By Steve Elliott
A controversy has erupted in Portland, Maine, after the Marijuana Policy Project bought $2,500 worth ads on buses and bus shelters in support of Question 1, a measure that would legalize the recreational use of cannabis in the city. The advertising campaign, which promotes marijuana as safer than alcohol, has angered anti-drug crusaders.
"I prefer marijuana over alcohol because it doesn't make me rowdy or reckless," one of the captions reads, reports David Knowles at the NY Daily News. "Why should I be punished?"

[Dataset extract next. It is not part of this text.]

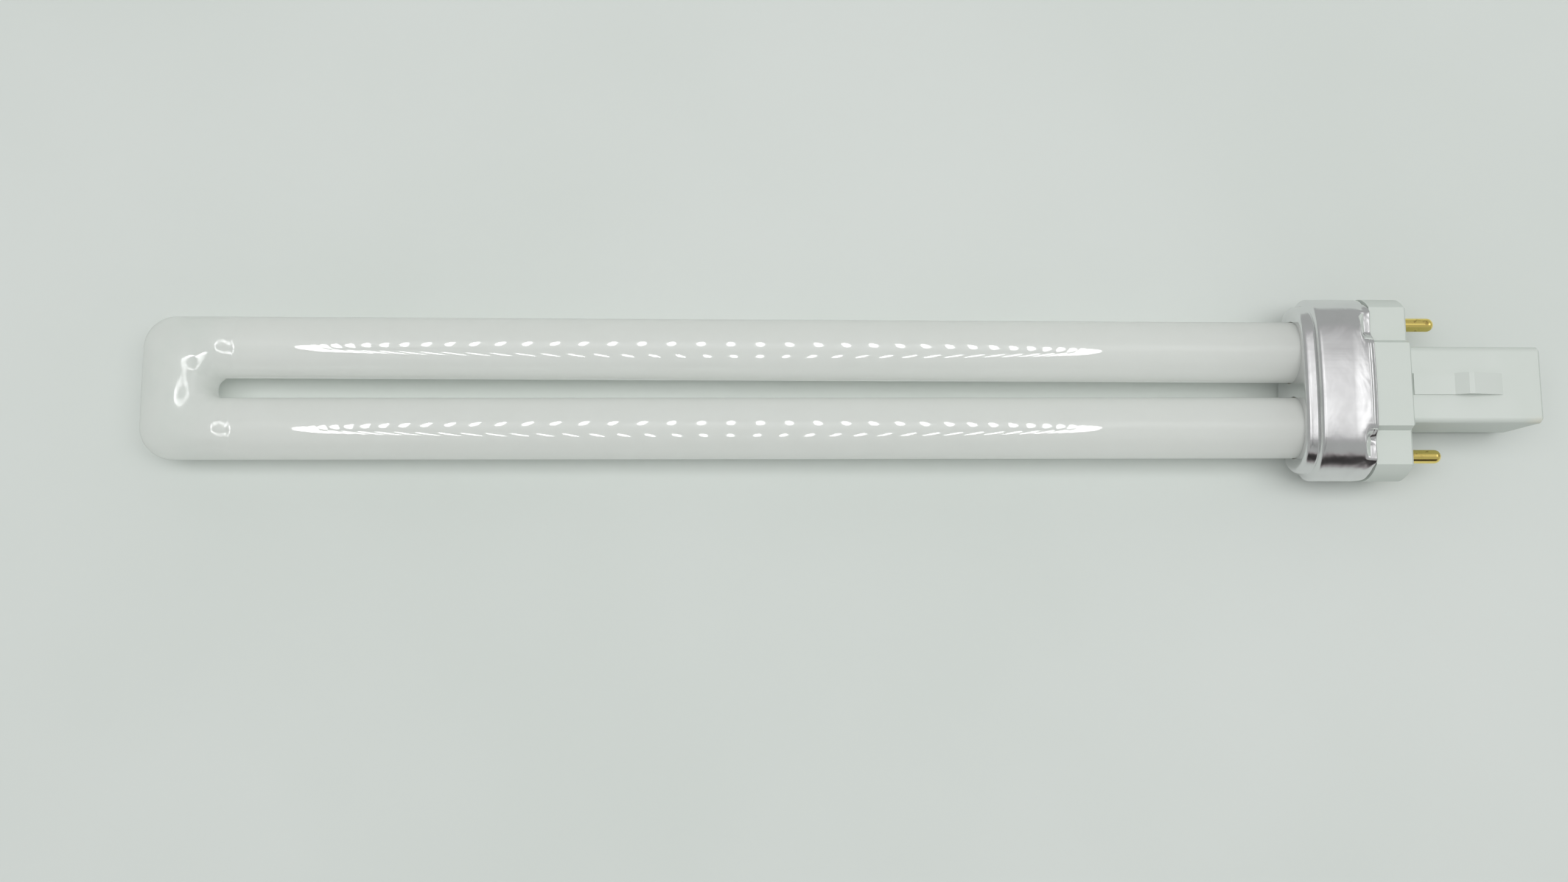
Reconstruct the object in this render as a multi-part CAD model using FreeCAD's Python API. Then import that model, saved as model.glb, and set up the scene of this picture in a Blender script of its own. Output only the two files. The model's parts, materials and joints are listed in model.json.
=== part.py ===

"It's highly inappropriate to be promoting a pro marijuana message in a place that has a large audience of people under the age of 21," complained Kate Perkins, a spokesperson for drug prevention group 21 Reasons, reports Chris Rose at WCSH News.
The group claims the ads go beyond promoting Question 1, and instead promote the use of marijuana itself. But Portland's Metro bus authority said the ads fall within free-speech guidelines for an election campaign. Metro prohibits ads for alcohol and tobacco.
"If we do not ban such promotions, we will see a significant increase in marijuana marketing and promotion," 21 Reasons claimed in a news release. Project Manager Jo Morrissey claimed that further commercial advertising "will further erode youth's perception of risk and harm."